In 'Making a Place for Low Cost Housing', the cross industry housing body claims that current mechanisms will fall short of the delivery of homes in all tenures and the delivery of low cost homes will be even harder hit.

Amongst the ’15 for 15’ game changers in the report, there is a call for the creation of a housing investment bank, new development corporations and the creation of an asset class that widens the definition of affordable housing

The report, which will be launched by Lord Best in the House of Lords this week, also calls for greater freedoms to housing associations to set rents.

Mike De’Ath, a partner at HTA Design and chair of The Housing Forum Working Group which authored the report, said: “Although house building is picking up again, we are moving from historically low levels of delivery, at just over 100,000 new homes a year.
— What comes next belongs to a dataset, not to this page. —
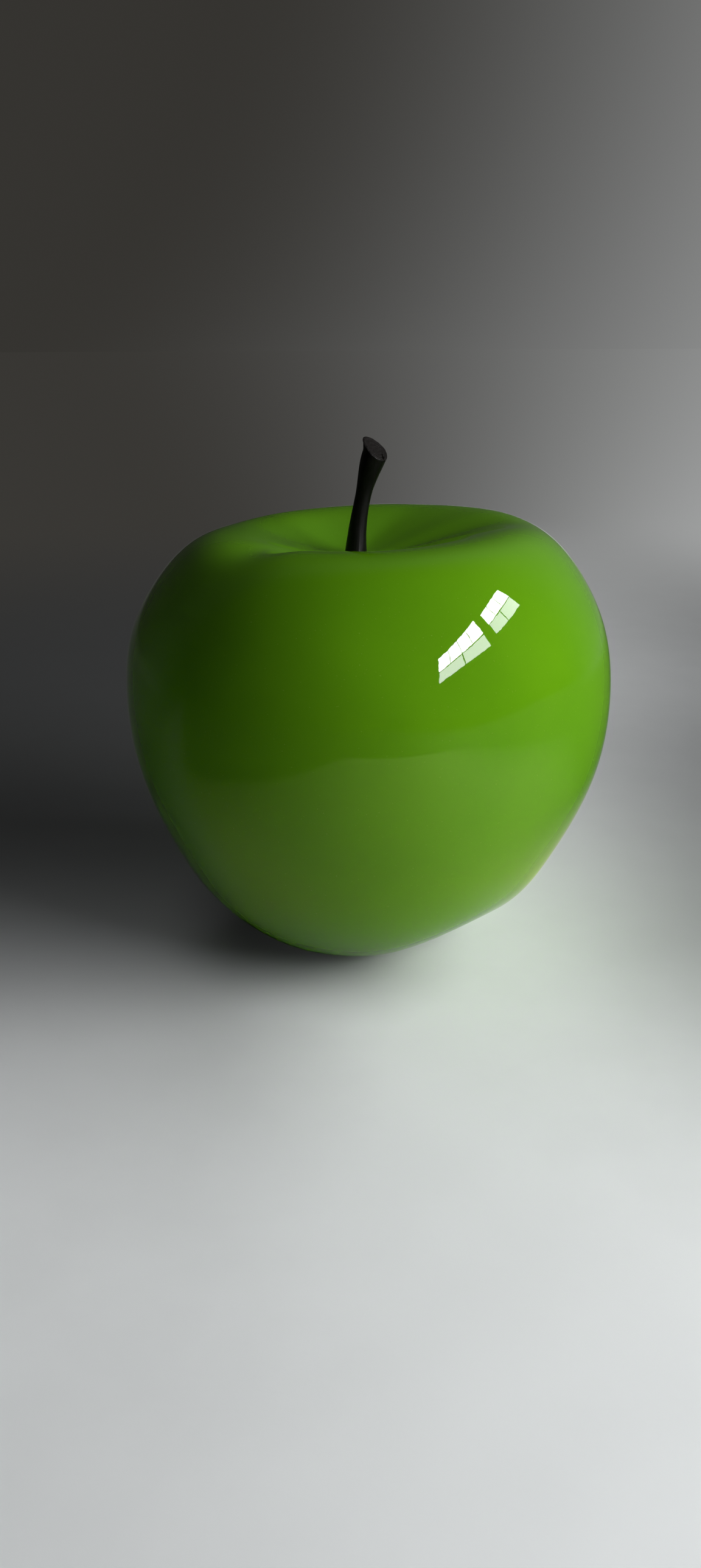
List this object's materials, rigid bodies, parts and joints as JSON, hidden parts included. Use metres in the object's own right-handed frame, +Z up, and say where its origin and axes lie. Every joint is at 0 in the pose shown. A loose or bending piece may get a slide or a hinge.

Of these homes a decreasing proportion is available which is affordable to many.

"The lack of supply is making it difficult for those on low incomes to buy or rent. Unless there is a rebalancing of strategy there will be an exodus of low paid people, including young professionals and service providers away from urban centres. We may well be resetting the foundation stones of future communities and of our towns and cities in high value locations like London."

Shelagh Grant, chief executive of The Housing Forum, added: “The purpose of this report is to make the case for greater political determination to ensure that the delivery low cost housing is seen as a necessary and enduring part of a functioning housing system and highlight the range of options being explored to ensure that genuinely low cost homes continue to be part of the development mix.”